If I am on my own time, then sometimes I fall into the trap of thinking everything should go according to a plan. If I sense that this may happen, I step back and quickly lower my expectations.
If I were you, I wouldn't change a thing. I believe it is probably better to begin each day thinking good thoughts, rather than defeating yourself before you begin. Just my lame observation.
Boy, does that ever sound like a documentary on my brain. Half the time I don't even realize how fleshed out my expectations for something are until they don't get met and I'm disappointed. ...and re-planning. Of course.
Curiosity....Welcome! Nice to know that someone else on this rock has the same version of crazy as I do. It's way less lonely that way. Stop back by every so often and we'll compare notes.

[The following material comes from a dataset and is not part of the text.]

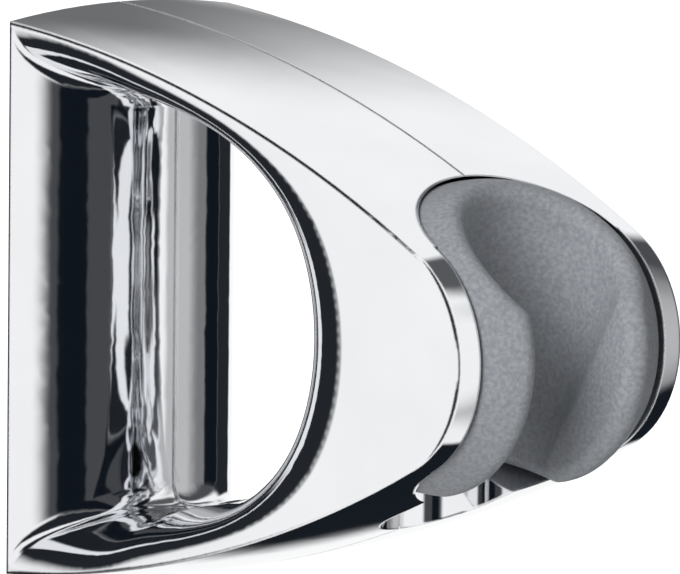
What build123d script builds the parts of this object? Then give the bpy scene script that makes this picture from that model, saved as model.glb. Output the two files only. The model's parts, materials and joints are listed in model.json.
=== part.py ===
from build123d import *
from math import cos, hypot, radians, sin, sqrt, tan
import os

os.makedirs("parts", exist_ok=True)

# Frame: X to the right seen from the front, Y into the wall, Z up.
# The origin is the centre of the back face, which lies on the wall.

# Body outline, seen from the side
projection = 95.2  # wall to the front of the ears
body_height = 80.0  # along the wall, at the side faces
body_width = 43.0
nose_radius = 17.2  # front of the ears
arm_radius = 225.0  # long arcs of the top and the underside
crown = 1.6  # how far the outer surface rises from its side edges to the seam
edge_radius = 0.7  # outer edges of the side faces
wall = 2.4  # shell wall
seam_width = 0.4  # groove where the two shells meet
seam_depth = 0.35

# D-shaped opening, at the side faces (rim) and at the seam (throat)
rim_land = 1.0  # edge left between the outer surface and the rim by the wall
rim_stations = [(67.2, 1.0), (43.7, 2.0), (29.0, 7.2)]  # back from the nose, depth of the arm
rim_nose = 23.5  # depth of the body at its nose
throat_stations = [(71.2, 8.2), (55.7, 8.5), (45.2, 15.4)]
throat_nose = 41.4
column_depth = 12.4  # front of the column at the seam
corner_depth = 10.0  # top of the throat by the column, below the side face's height
corner_radius = 3.0
rim_corner_radius = 0.5
end_slope = 0.02  # of the opening's arms where they leave the column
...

There is a term for this but I can't remember it. When a person anticipates a travel experience, he or she is almost always (ultimately) left with a feeling of "This is not what I planned. This kinda sucks." So---I guess life is like that, too. Life is best when I have a plan but then kind of Pooh along and try to enjoy the inevitable diversions. Have you read "The Tao of Pooh"? Its amazing. Jack
Another thing...Have you seen "What the Bleep Do We Know?"--you may be onto something and just need to tweak it a bit with this "planning out your day" thingy.....Jack
The Tao of Pooh. Even the name makes me smile. And so do you, dear Jackie.